Set forth below are the aggregate audit fees incurred for the professional services provided by Moss Adams and its affiliates in fiscal 2015 and by Deloitte Touche Tohmatsu Limited, and their respective affiliates (collectively, Deloitte & Touche) in fiscal 2014 and the aggregate tax fees incurred for the professional services also provided by Deloitte & Touche in fiscal 2015 and 2014.

Fiscal Year Ended
December 25, 2015 December 26, 2014

Audit fees

$ 1,022,953 $ 1,484,250

Tax fees

$ 76,000 $ 63,400

Audit fees consist of fees billed, or to be billed, for services rendered to us and our subsidiaries for the audit of our annual financial statements and internal control over financial reporting, reviews of our quarterly financial statements included in our quarterly reports on Form 10-Q and audit services provided in connection with other statutory and regulatory filings.

Tax fees consist of fees billed for professional services for assistance regarding worldwide transfer pricing analysis and documentation.

Preapproval Policy of Audit Committee of Services Performed by Independent Auditors

The Audit Committees policy requires that the committee preapprove audit and non-audit services to be provided by our independent auditors before the auditors are engaged to render services. The Audit Committee may delegate its authority to pre-approve services to one or more Audit Committee members; provided that such designees present any such approvals to the full Audit Committee at the next Audit Committee meeting.

All services described above were pre-approved in accordance with the Audit Committees pre-approval policies.

Dismissal of Deloitte & Touche

During fiscal 2014, Deloitte & Touche served as our independent auditors and also provided tax services. On March 30, 2015, we dismissed Deloitte & Touche as our independent registered public accountant. We continued to employ Deloitte & Touche for tax advice.

17

The report of Deloitte & Touche on our consolidated financial statements for the fiscal years ended December 26, 2014 and December 27, 2013 did not contain any adverse opinion or disclaimer of opinion, and was not qualified or modified as to uncertainty, audit scope or accounting principles.

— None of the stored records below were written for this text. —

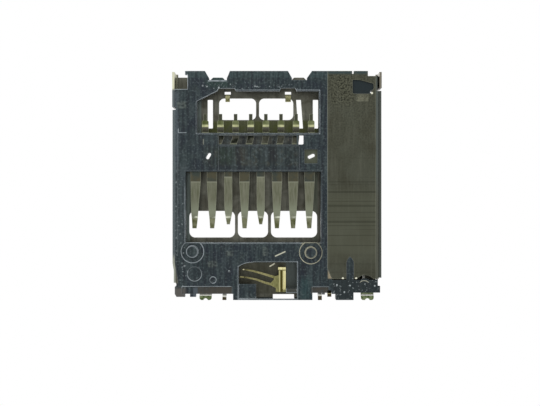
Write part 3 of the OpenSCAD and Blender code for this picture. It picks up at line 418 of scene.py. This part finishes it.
# pale and dark streaks of the flow, with pale and dark specks over them
for grain, low, high, share, color in ((streak, 0.48, 0.7, 0.6, tone(66, 77, 78)),
                                       (streak, 0.5, 0.34, 0.7, tone(8, 18, 27)),
                                       (speck, 0.54, 0.7, 0.4, tone(98, 108, 108)),
                                       (speck, 0.46, 0.3, 0.5, tone(10, 16, 20))):
    plastic.coat(plastic.both(plastic.span(grain, low, high, 0, share), along_flow), color)

# the recessed strips along the rear are brown-grey, and the wedge at the bay's corner is painted pale as a
# highlight of the plate's bevelled corner
strips = plastic.either(plastic.patch(-5.35, left_x + 4.03, rear_y - 0.9, rear_y),
                        plastic.patch(2.3, 3.45, 6.84, 7.3))
plastic.coat(plastic.both(strips, down, plastic.span(stain, 0.3, 0.55, 0.5, 0.95)), tone(64, 60, 52))
rear_corner = plastic.both(plastic.patch(left_x, left_x + 0.9, rear_y - 0.8, rear_y, 0.2), down)
plastic.coat(rear_corner, tone(92, 88, 82), 0.85)
beside_corner = plastic.patch(-5.65, -5.35, 6.9, rear_y, 0.1)
plastic.coat(beside_corner, tone(74, 82, 88))
corner_highlight = plastic.patch(3.44, 3.72, 5.62, 6.27)
plastic.coat(corner_highlight, tone(150, 138, 112))
blade_ledge = plastic.patch(blade_right, 1.35, 6.75, 7.2)
plastic.coat(blade_ledge, tone(58, 60, 54))
# painted shade: the housing seen through the plate's front hole is darkened as its recess would be
plate_hole_shade = plastic.patch(bay_x + 1.6, right_x - 0.45, -7.3, -6.1)
plastic.coat(plate_hole_shade, tone(10, 28, 32))
block_face = plastic.patch(3.75, right_x, 6.3, rear_y)
plastic.coat(block_face, tone(14, 26, 28), 0.7)

# painted highlights: pale lines at the windows and rings, fainter at the other edges and on the
# rear block, and nearly lost at the small steps that hardly show
win_left, win_right, win_front, win_rear = lower_window
other_edges = 0.2
zones = plastic.either(plastic.patch(*grown(upper_window, 0.1, 0.1, 0.1, 0.12)),
                       plastic.patch(win_left - 0.12, win_left + 0.3, 0.0, win_rear + 0.12),
                       plastic.patch(win_right - 0.12, win_right + 0.2, 0.0, win_rear + 0.12),
                       plastic.patch(win_left - 0.1, win_right + 0.1, win_rear - 0.2, win_rear + 0.12),
                       plastic.patch(*grown(switch_window, 0.1, 0.12, 0.1, 0)),
                       plastic.spot(*peg_left, ring_zone), plastic.spot(*peg_right, ring_zone),
                       plastic.patch(left_x, left_x + 1.1, front_y, -6.4),
                       plastic.patch(-6.5, -3.1, 6.7, 6.9))
lip_line = plastic.patch(2.3, 3.6, 6.75, 6.9)
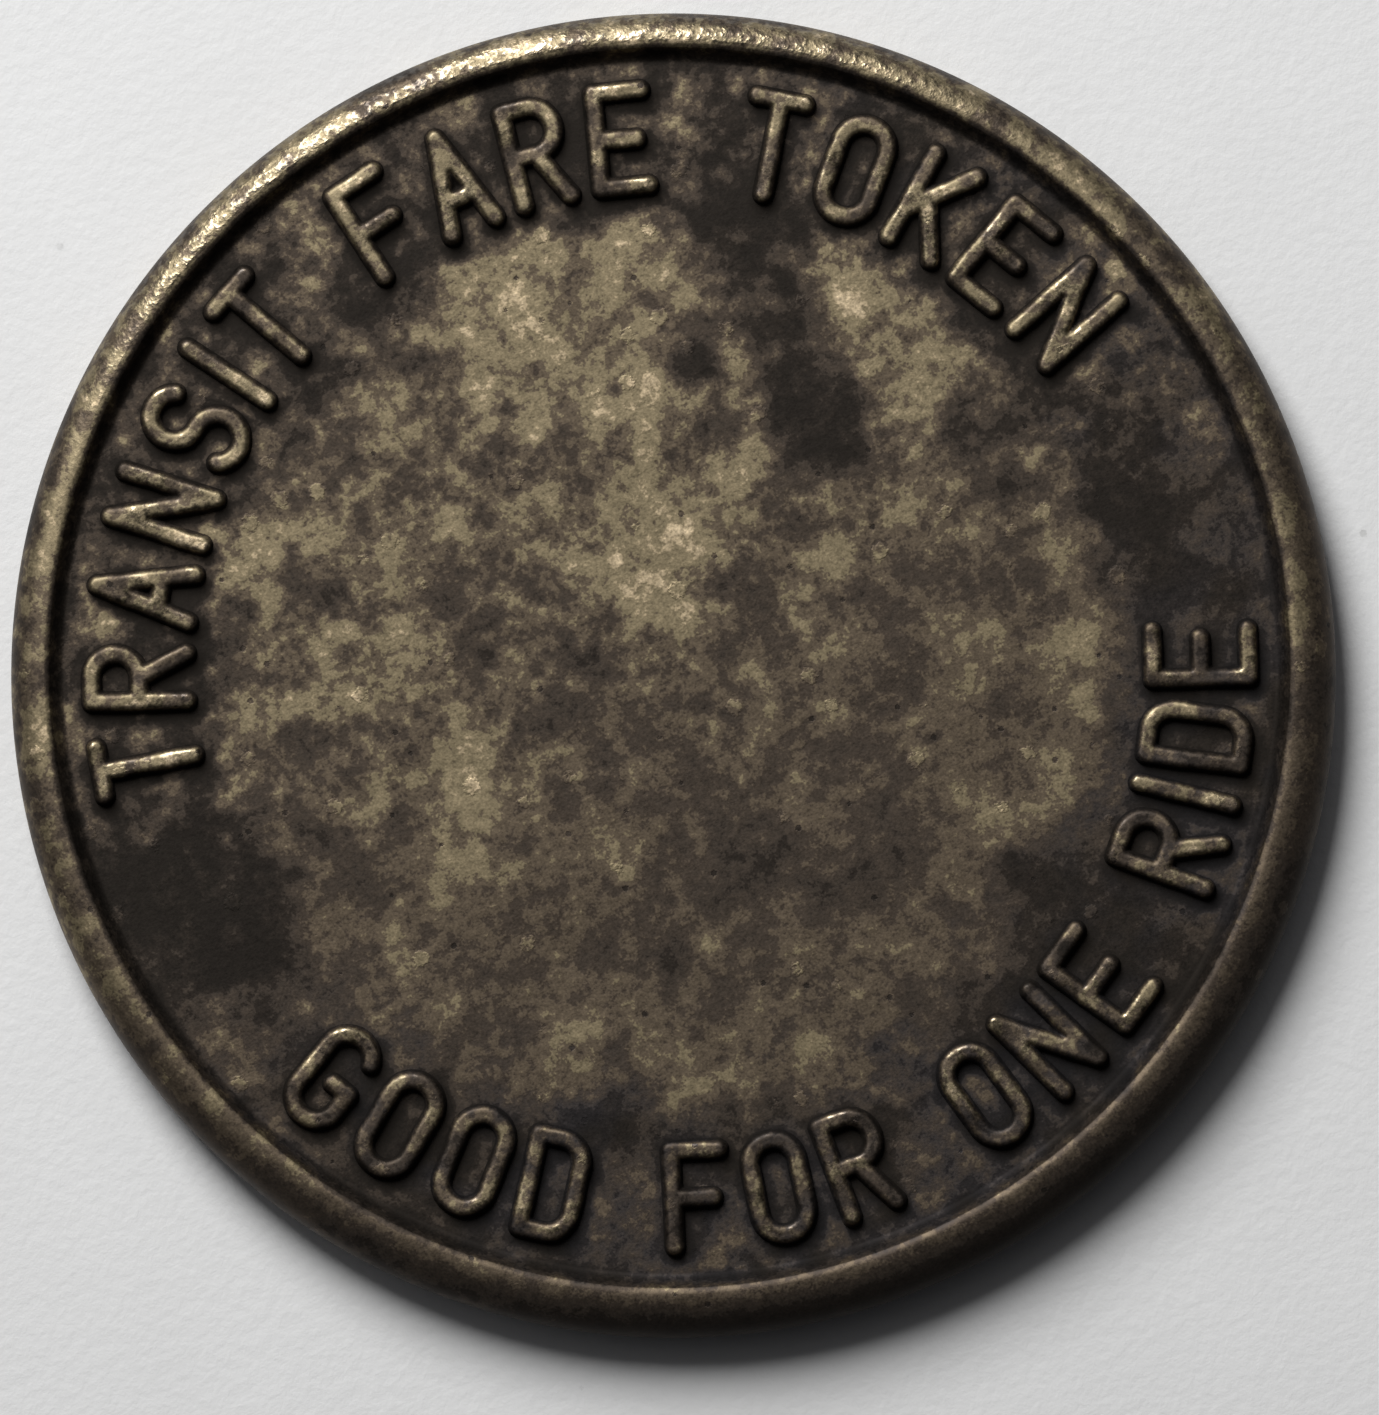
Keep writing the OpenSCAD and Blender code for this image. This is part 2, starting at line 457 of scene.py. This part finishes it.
def blank_layers(face, x, y, angles, over, relief):
    """The layers of one half of the blank, ring by ring as half_blank lays them out."""
    from_die = np.hypot(x, y - DIE_Y)
    on_field = 1 - smooth_step(RIM_FOOT_R - FIELD_MARGIN, RIM_FOOT_R, from_die)
    inside_rim = np.where(over == 0, 1.0, 0 * x)
    # 0 on the side facing the key light and 1 on the side away from it.
    away_from_key = 0.5 - 0.5 * np.sin(angles)
    patchiness = 0.7 + 0.3 * value_noise(x, y, 0.6, face.seed + 9)
    at_foot = np.exp(-((np.clip(face.outside(x, y - DIE_Y), 0, REACH) / 0.07) ** 2))
    # Painted shadow: the field below each letter, away from the key light, is darkened like a cast shadow.
    painted_letter_shadow = np.exp(-((np.clip(face.outside(x, y - DIE_Y + PAINTED_SHADOW_SHIFT), 0, REACH) / 0.14) ** 2))
    letter_grime_and_shadow = np.maximum(0.6 * at_foot, painted_letter_shadow) * on_field
    at_rim_foot = np.exp(-(((from_die - RIM_FOOT_R) / 0.12) ** 2)) * inside_rim
    # Grime round the rim's foot, with painted shade added on the side away from the key light.
    rim_foot_grime_and_shade = (0.3 + 0.4 * away_from_key) * at_rim_foot
    # Painted shade: the rim is darkened, and its mottling calmed, on the side away from the key light, most
    # on its outer slope.
    painted_rim_shade = away_from_key**3 * (1 - inside_rim)
    painted_edge_shade = 0.6 * painted_rim_shade * smooth_step(0.2, 0.7, over)
    band = smooth_step(LETTER_RING_R - 0.5, LETTER_RING_R + 0.4, from_die) * inside_rim
    # Painted light: on the rim the polish, which also brightens the colour, sits only on the side facing
    # the key light.
    facing_key_light = smooth_step(0.45, 0.9, np.cos(angles - KEY_FACING_SIDE))
    livelier_above = 0.85 + 0.5 * smooth_step(-3.0, 3.5, y)
    return {
        "relief": relief,
        "crevice": np.maximum(patchiness * np.maximum(letter_grime_and_shadow, rim_foot_grime_and_shade), painted_edge_shade),
        "tone": tone_map(x, y - DIE_Y, face.up) * inside_rim - 0.5 * painted_rim_shade,
        "cold": cold_map(x, y - DIE_Y, face.up) * inside_rim,
        "band": band,
        "polish": smooth_step(0.02, 0.25, over) * smooth_step(1.0, 0.7, over) * facing_key_light,
        "lively": livelier_above * (1 - 0.6 * painted_rim_shade + 0.3 * band),
    }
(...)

As it relates to the fiscal years ended December 26, 2014 and December 27, 2013, and through March 30, 2015, the effective date of Deloitte & Touches dismissal, (i) there were no disagreements (as that term is defined in Item 304(a)(1)(iv) of Regulation S-K and the related instructions) between the company and Deloitte & Touche on any matter of accounting principles or practices, financial statement disclosure, or auditing scope or procedure, which, if not resolved to the satisfaction of Deloitte & Touche would have caused Deloitte & Touche to make reference to the subject matter of the disagreement in connection with its report, and (ii) there were no reportable events (as that term is defined in Item 304(a)(1)(v) of Regulation S-K).

Board Recommendation

Our Board of Directors recommends that you vote FOR ratification of the appointment of Moss Adams LLP as our independent registered public accounting firm for fiscal 2016.

18

REPORT OF THE AUDIT COMMITTEE

REPORT OF THE AUDIT COMMITTEE OF THE BOARD OF DIRECTORS

Notwithstanding any statement to the contrary in any of our previous or future filings with the Securities and Exchange Commission, this report of the Audit Committee of our Board of Directors shall not be deemed filed with the Securities and Exchange Commission or soliciting material under the Securities Exchange Act of 1934, as amended, and shall not be incorporated by reference into any such filings.

The Audit Committee, which currently consists of Barbara V. Scherer, Thomas T. Edman and David T. ibnAle, evaluates audit performance, manages relations with our independent registered public accounting firm and evaluates policies and procedures relating to internal accounting functions and controls. The key responsibilities of our Audit Committee are set forth in our Audit Committees charter, which is available on our website at http://uct.com/investors/corporate-governance/. This report relates to the activities undertaken by the Audit Committee in fulfilling such responsibilities.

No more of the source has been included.